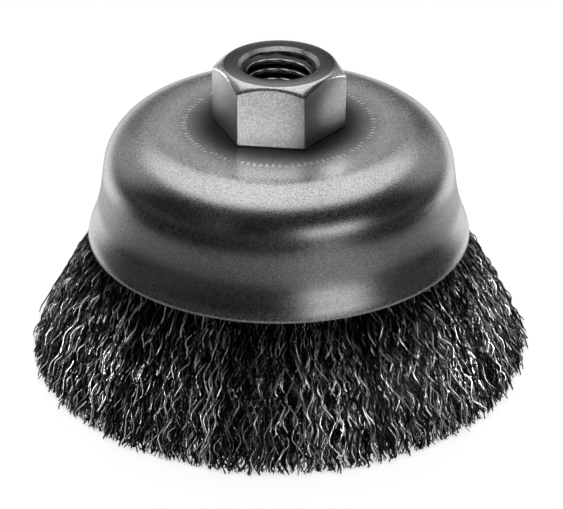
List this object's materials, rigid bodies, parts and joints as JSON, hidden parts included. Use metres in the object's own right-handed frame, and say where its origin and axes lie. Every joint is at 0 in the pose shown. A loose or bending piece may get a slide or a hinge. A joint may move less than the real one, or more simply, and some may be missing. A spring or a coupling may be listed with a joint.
{
  "type": "wire cup brush",
  "caption": "Crimped wire cup brush: hexagon arbor nut riveted through a drawn steel cup that holds a flared ring of crimped steel wire.",
  "frame": {"origin": "on the spindle axis, in the plane of the wire tips", "axes": "+Z along the spindle axis, from the wire tips to the nut; +X through a corner of the hexagon"},
  "size_m": [0.098, 0.098, 0.0598],
  "materials": {
    "nut_steel": "satin turned and milled bar steel, clear plated",
    "cup_steel": "drawn sheet steel, dull plated, fine grain",
    "plate_steel": "pressed sheet steel, dull plated",
    "ring_steel": "drawn steel wire",
    "crimped_wire": "dark tempered carbon steel wire, bright on its bends"
  },
  "bodies": {
    "root": {"arbor_nut": "nut_steel", "cup": "cup_steel", "inner_plate": "plate_steel", "anchor_ring": "ring_steel", "wire_fill": "crimped_wire"}
  },
  "joints": []
}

◇ ◇ ◇ ◇ ◇

▶ [Exercise requirements]: Check each line of the data above for the word "bodies", then state how many lines have it. Give the number alone.

▶ [Worked answer]: 2